All along, the real oppressor of humankind is Satan, the Strong Man, and his cronies, sin and death. Those who have “eyes to see”, as Jesus would say, can see this, but those are few. We look at our society, and all the solutions that journalists of both the Right and the Left propose, and we see what they cannot see: that the real bondage from which we need “salvation” are the powers of Satan.

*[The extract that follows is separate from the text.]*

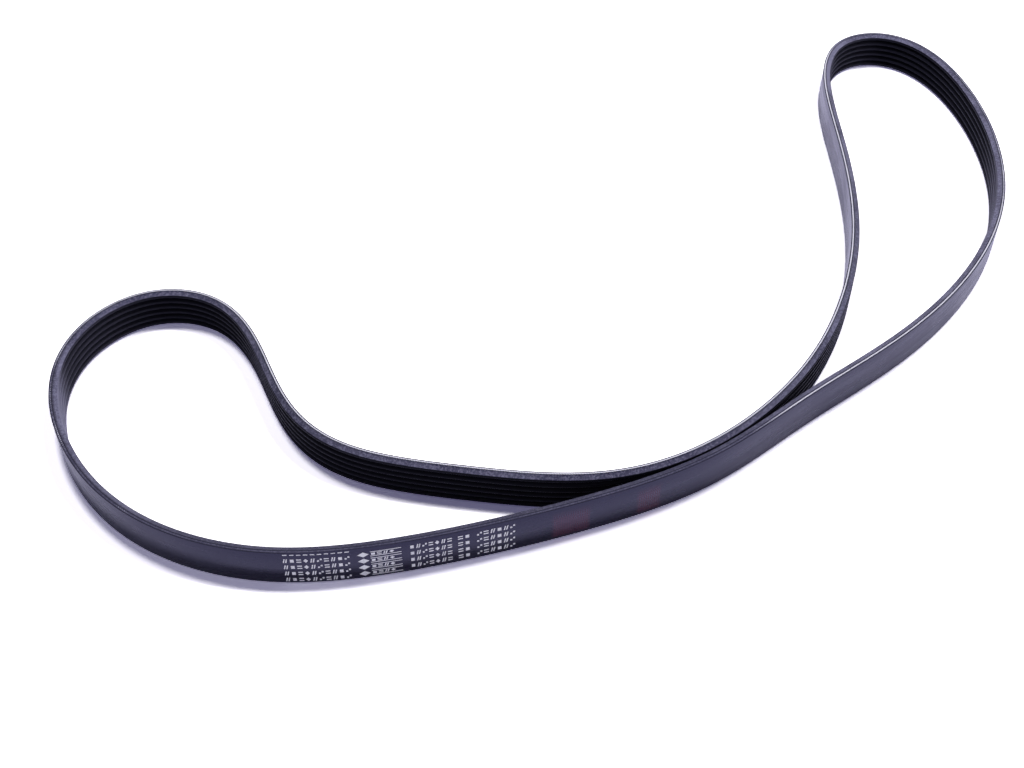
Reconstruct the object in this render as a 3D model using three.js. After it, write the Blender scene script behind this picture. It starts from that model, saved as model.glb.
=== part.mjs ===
// A ribbed serpentine belt: the long flat belt that drives the accessories at the front of an engine.
// It is vulcanised in one piece, with a smooth back, V ribs along its inner face and two cut edges.
// Millimetres, +Z up. The belt stands on one cut edge, in the loose loop that it springs into off the
// engine: a wide bulb at the left, a tight one at the right, and a neck where the strands almost meet.

import * as THREE from "three";
import { LoftGeometry } from "three/addons/geometries/LoftGeometry.js";

// Section of the belt: the standard profile with ribs 3.56 mm apart.
const RIB_COUNT = 6;
const RIB_PITCH = 3.56;
const RIB_HEIGHT = 2.3; // from the groove bottoms to the rib tips
const RIB_ANGLE = 40; // between the two flanks of one rib, in degrees
const RIB_TIP_RADIUS = 0.5;
const GROOVE_BOTTOM_WIDTH = 0.6;
const BODY_THICKNESS = 2.0; // from the back to the groove bottoms
const BACK_CORNER = 0.3; // small bevel where the back meets each cut edge

// Length of the line along the groove bottoms, which is what the belt is sold by.
const EFFECTIVE_LENGTH = 1545;

// How the loop lies, seen from above: vertices of a closed cubic B-spline along the back, clockwise.
const LEFT_BULB = [[-246, -91], [-237, -49], [-206, -24], [-168, -29], [-145, -60]];
const REVERSE_BEND = [[-130, -104], [-101, -132], [-45, -141]];
const FAR_NECK = [[19, -149], [75, -125], [126, -70]];
const RIGHT_WALL = [[154, 8], [156, 84], [151, 147]];
const RIGHT_BULB = [[164, 186], [197, 195], [226, 173], [243, 119], [243, 51], [215, -11]];
const RISING_STRAND = [[168, -61]];
const NEAR_NECK = [[114, -98], [70, -138], [10, -162]];
const NEAR_STRAND = [[-61, -183], [-128, -194], [-186, -177], [-225, -141]];
const NECK_GAP = 0.4; // between the rib tips of the two strands at their closest

// Steps of the loft along the loop: it turns and runs no further than this from one section to the next.
const TURN_STEP = 0.14; // radians
const STRAIGHT_STEP = 28;
const SAMPLES_PER_SPAN = 40;
const LAYING_PASSES = 6;

const THICKNESS = BODY_THICKNESS + RIB_HEIGHT;
const SPANS_PER_VERTEX = 4; // of a cubic B-spline: the spans that one vertex shapes

// Outline of the section as (depth below the back, height above the lower edge), once round from the
// upper corner of the back, down the ribs and up the back.
function beltSection() {
  const flank = THREE.MathUtils.degToRad(RIB_ANGLE / 2);
  const halfBase = (RIB_PITCH - GROOVE_BOTTOM_WIDTH) / 2;
  const halfTip = halfBase - RIB_HEIGHT * Math.tan(flank);
  const rounding = Math.min(RIB_TIP_RADIUS * Math.tan((Math.PI / 2 - flank) / 2), halfTip);
  const halfRib = [
    [BODY_THICKNESS, halfBase],
    [THICKNESS - rounding * Math.cos(flank), halfTip + rounding * Math.sin(flank)],
    [THICKNESS, halfTip - rounding],
  ];
  const width = RIB_COUNT * RIB_PITCH;
  const outline = [[0, width - BACK_CORNER], [BACK_CORNER, width], [BODY_THICKNESS, width]];
  for (let rib = 0; rib < RIB_COUNT; rib++) {
    const middle = width - (rib + 0.5) * RIB_PITCH;
    outline.push(...halfRib.map(([depth, side]) => [depth, middle + side]));
    outline.push(...halfRib.map(([depth, side]) => [depth, middle - side]).reverse());
  }
  outline.push([BODY_THICKNESS, 0], [BACK_CORNER, 0], [0, BACK_CORNER]);
  return outline.map(([depth, height]) => new THREE.Vector2(depth, height));
}

// Closed cubic B-spline over evenly spaced knots: each point blends four neighbouring vertices.
class ClosedSpline extends THREE.Curve {
  constructor(vertices) {
    super();
    this.vertices = vertices;
    this.arcLengthDivisions = vertices.length * SAMPLES_PER_SPAN;
  }

  getPoint(t, target = new THREE.Vector2()) {
    const count = this.vertices.length;
    const first = Math.floor(t * count);
    const f = t * count - first;
    const weights = [(1 - f) ** 3, 3 * f ** 3 - 6 * f ** 2 + 4, -3 * f ** 3 + 3 * f ** 2 + 3 * f + 1, f ** 3];
    target.set(0, 0);
    weights.forEach((weight, i) => {
      target.addScaledVector(this.vertices[(first + i) % count], weight / 6);
    });
    return target;
  }
}

// Points along the whole stretch of the spline that a group of neighbouring vertices shapes.
function samplesNear(vertices, group) {
  const curve = new ClosedSpline(vertices);
  const first = vertices.indexOf(group[0]) - SPANS_PER_VERTEX + 1;
  const spans = group.length + SPANS_PER_VERTEX - 1;
  return Array.from({ length: spans * SAMPLES_PER_SPAN + 1 }, (_, i) =>
    curve.getPoint((first + i / SAMPLES_PER_SPAN) / vertices.length),
  );
}

// The shortest way from one row of points to another, as a vector.
function shortestWay(from, to) {
  let best = new THREE.Vector2(Infinity, 0);
  for (const a of from) {
    for (const b of to) {
      if (a.distanceToSquared(b) < best.lengthSq()) best = b.clone().sub(a);
    }
  }
  return best;
}

// Scales the loop until the belt has its length, and moves the far strand's neck straight across until
// the strands pass at the neck gap. Each of the two disturbs the other a little, so they take turns.
function layLoop() {
  const group = (rows) => rows.map(([x, y]) => new THREE.Vector2(x, y));
  const farNeck = group(FAR_NECK);
  const nearNeck = group(NEAR_NECK);
  const vertices = [
    ...group(LEFT_BULB), ...group(REVERSE_BEND), ...farNeck, ...group(RIGHT_WALL),
    ...group(RIGHT_BULB), ...group(RISING_STRAND), ...nearNeck, ...group(NEAR_STRAND),
  ];
  // On a closed loop, a line a little inside the back is shorter by a full turn at that depth.
  const backLength = EFFECTIVE_LENGTH + 2 * Math.PI * BODY_THICKNESS;
  for (let pass = 0; pass < LAYING_PASSES; pass++) {
    const way = shortestWay(samplesNear(vertices, nearNeck), samplesNear(vertices, farNeck));
    const shift = way.clone().setLength(2 * THICKNESS + NECK_GAP - way.length());
    farNeck.forEach((vertex) => vertex.add(shift));
    const scale = backLength / new ClosedSpline(vertices).getLength();
    vertices.forEach((vertex) => vertex.multiplyScalar(scale));
  }
  return new ClosedSpline(vertices);
}

// Curve parameters of the loft's sections, close together where the belt bends and far apart where it
// runs straight. Each little step costs its length over the straight step plus its turn over the turn
// step, and the sections stand at equal shares of the whole cost.
function stationParameters(curve) {
  const count = curve.arcLengthDivisions;
  const parameters = Array.from({ length: count + 1 }, (_, i) => i / count);
  const points = parameters.map((t) => curve.getPoint(t));
  const tangents = parameters.map((t) => curve.getTangent(t));
  const cost = [0];
  for (let i = 1; i <= count; i++) {
    const run = points[i].distanceTo(points[i - 1]);
    const turn = Math.abs(tangents[i].cross(tangents[i - 1]));
    cost.push(cost[i - 1] + run / STRAIGHT_STEP + turn / TURN_STEP);
  }
  const stations = Math.ceil(cost[count]);
  const chosen = [];
  for (let station = 0, i = 1; station < stations; station++) {
    const wanted = (cost[count] * station) / stations;
    while (cost[i] < wanted) i++;
    const share = (wanted - cost[i - 1]) / (cost[i] - cost[i - 1]);
    chosen.push((i - 1 + share) / count);
  }
  return chosen;
}

// The section stands upright across the curve, its back on the curve and its ribs inside the loop.
function sectionAt(curve, t, outline) {
  const { x, y } = curve.getPoint(t);
  const ahead = curve.getTangent(t);
  return outline.map((p) => new THREE.Vector3(x + ahead.y * p.x, y - ahead.x * p.x, p.y));
}

function beltGeometry() {
  const curve = layLoop();
  const outline = beltSection();
  const sections = stationParameters(curve).map((t) => sectionAt(curve, t, outline));
  return new LoftGeometry([...sections, sections[0]]);
}

const rubber = new THREE.MeshStandardMaterial({ color: 0x34343e, roughness: 0.7, metalness: 0 });

function belt() {
  const mesh = new THREE.Mesh(beltGeometry(), rubber);
  mesh.name = "belt";
  // The origin is under the middle of the loop's box, on the surface that the belt stands on.
  const middle = new THREE.Box3().setFromObject(mesh).getCenter(new THREE.Vector3());
  mesh.position.set(-middle.x, -middle.y, 0);
  return mesh;
}

const part = new THREE.Group();
part.name = "serpentine_belt";
part.add(belt());

export default part;
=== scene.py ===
"""Serpentine belt in its loose loop: rubber body with ribs, edge cords and printed marks, on a pale floor."""

from __future__ import annotations

import logging
import math
from collections.abc import Mapping
from dataclasses import dataclass
from enum import Enum
from typing import Any

import bpy
import numpy as np
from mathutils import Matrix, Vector

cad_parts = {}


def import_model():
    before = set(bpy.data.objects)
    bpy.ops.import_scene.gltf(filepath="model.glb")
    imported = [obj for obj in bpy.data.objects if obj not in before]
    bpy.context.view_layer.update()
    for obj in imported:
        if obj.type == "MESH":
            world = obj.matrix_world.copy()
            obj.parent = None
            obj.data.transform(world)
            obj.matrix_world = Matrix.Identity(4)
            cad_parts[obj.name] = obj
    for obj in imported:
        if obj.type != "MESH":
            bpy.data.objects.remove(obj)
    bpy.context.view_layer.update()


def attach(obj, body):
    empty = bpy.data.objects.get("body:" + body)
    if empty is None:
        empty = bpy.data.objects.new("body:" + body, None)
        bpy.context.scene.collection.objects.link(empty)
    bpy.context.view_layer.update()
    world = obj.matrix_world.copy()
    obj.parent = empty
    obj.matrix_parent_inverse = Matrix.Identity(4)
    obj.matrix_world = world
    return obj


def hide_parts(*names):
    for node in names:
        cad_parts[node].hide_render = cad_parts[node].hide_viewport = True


MM = 0.001
BODY = "root"
SPLINE_DEGREE = 3
CREASE = math.radians(32)
WHITE = (1.0, 1.0, 1.0, 1.0)
BLACK = (0.0, 0.0, 0.0, 1.0)
Colour = tuple[float, float, float, float]
Span = tuple[float, float]
Pairs = tuple[tuple[float, float], ...]
Grid = np.ndarray

log = logging.getLogger("serpentine_belt")


# Shape


@dataclass(frozen=True)
class Profile:
    """Section of the belt in metres: depth runs inwards from the back, height up from the lower edge."""

    rib_count: int = 6
    rib_pitch: float = 3.56 * MM
    rib_height: float = 2.3 * MM
    rib_angle: float = math.radians(40)
    tip_radius: float = 0.5 * MM
    groove_width: float = 0.6 * MM
    groove_radius: float = 0.22 * MM
    body: float = 2.0 * MM
    back_corner: float = 0.3 * MM
    foot_corner: float = 0.1 * MM
    channel: Span = (0.50 * MM, 1.30 * MM)
    channel_depth: float = 0.06 * MM
    channel_slope: float = 0.06 * MM
    tip_points: int = 4
    fillet_points: int = 3
    corner_points: int = 4

    @property
    def width(self) -> float:
        """Width of the belt, from cut edge to cut edge."""
        return self.rib_count * self.rib_pitch

    @property
    def thickness(self) -> float:
        """Thickness from the back to the rib tips."""
        return self.body + self.rib_height

    def half_rib(self) -> Grid:
        """Half a rib from its groove to its tip.

        The groove floor runs into the flank on a hollow arc, and the flank into the flat tip on a round one.
        Both arcs turn through a right angle less the flank's lean, so their tangents are the radius times
        the tangent of half that turn.

        Returns:
            Rows of depth and distance from the rib's middle.
        """
        lean = self.rib_angle / 2
        turn = math.pi / 2 - lean
        half_base = (self.rib_pitch - self.groove_width) / 2
        half_tip = half_base - self.rib_height * math.tan(lean)
        hollow = np.linspace(0, turn, self.fillet_points)
        tip = np.linspace(turn, 0, self.tip_points)
        groove_middle = half_base + self.groove_radius * math.tan(turn / 2)
        tip_middle = half_tip - self.tip_radius * math.tan(turn / 2)
        depth = np.concatenate([
            self.body + self.groove_radius * (1 - np.cos(hollow)),
            self.thickness - self.tip_radius * (1 - np.cos(tip)),
        ])
        side = np.concatenate([
            groove_middle - self.groove_radius * np.sin(hollow),
            tip_middle + self.tip_radius * np.sin(tip),
        ])
        return np.column_stack([depth, side])

    def upper_edge(self) -> Grid:
        """Upper cut edge from the back to the first groove: round corner, shallow channel for the cord, foot.

        Returns:
            Rows of depth and height.
        """
        corner = np.linspace(0, math.pi / 2, self.corner_points)
        round_corner = np.column_stack([
            self.back_corner * (1 - np.cos(corner)),
            self.width - self.back_corner * (1 - np.sin(corner)),
        ])
        low = self.width - self.channel_depth
        start, end = self.channel
        rest = np.array([
            (start, self.width),
            (start + self.channel_slope, low),
            (end - self.channel_slope, low),
            (end, self.width),
            (self.body - self.foot_corner, self.width),
            (self.body, self.width - self.foot_corner),
        ])
        return np.vstack([round_corner, rest])

    def outline(self) -> Grid:
        """Closed outline, from the upper corner of the back over the ribs and up the back again.

        Returns:
            Rows of depth and height.
        """
        half = self.half_rib()
        rib = np.vstack([half, half[::-1] * (1, -1)])
        middles = self.width - (np.arange(self.rib_count) + 0.5) * self.rib_pitch
        ribs = rib[None] + np.stack([np.zeros_like(middles), middles], axis=1)[:, None]
        upper = self.upper_edge()
        lower = upper[::-1] * (1, -1) + (0, self.width)
        return np.vstack([upper, ribs.reshape(-1, 2), lower])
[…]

It seems to me that the solution is not a more energetic preaching of the “Good News” as the offer of a blissful afterlife. True salvation – true liberation (as Joseph Ratzinger wrote many times before becoming Pope and many times since) – from the powers of evil will only be found in, as you put it, the decision to serve God first and last. In Jesus Christ, his whole person and his paschal mystery, God has opened the doorway into a new existence, “the Kingdom of God”, in which not only the “true bondage” but also the “felt bondages” will be finally overcome. The best description of this in the New Testament is in Revelation 21. The In the New Jerusalem (which incidentally, comes DOWN from heaven to earth, not the other way around) “God will dwell with his people…and he will wipe away every tear from their eyes, and death will be no more, neither shall there be mourning, nor crying, nor pain any more, for the former things have passed away”.
Thus the final “salvation” will address both the “felt” and “true bondage” of God’s people. This is the kind of “salvation” we need to be proclaiming as “Good News” if it is to be heard today with the same power that it has been heard in former years. This, I would argue, should be the aim of the “New Evangelisation”.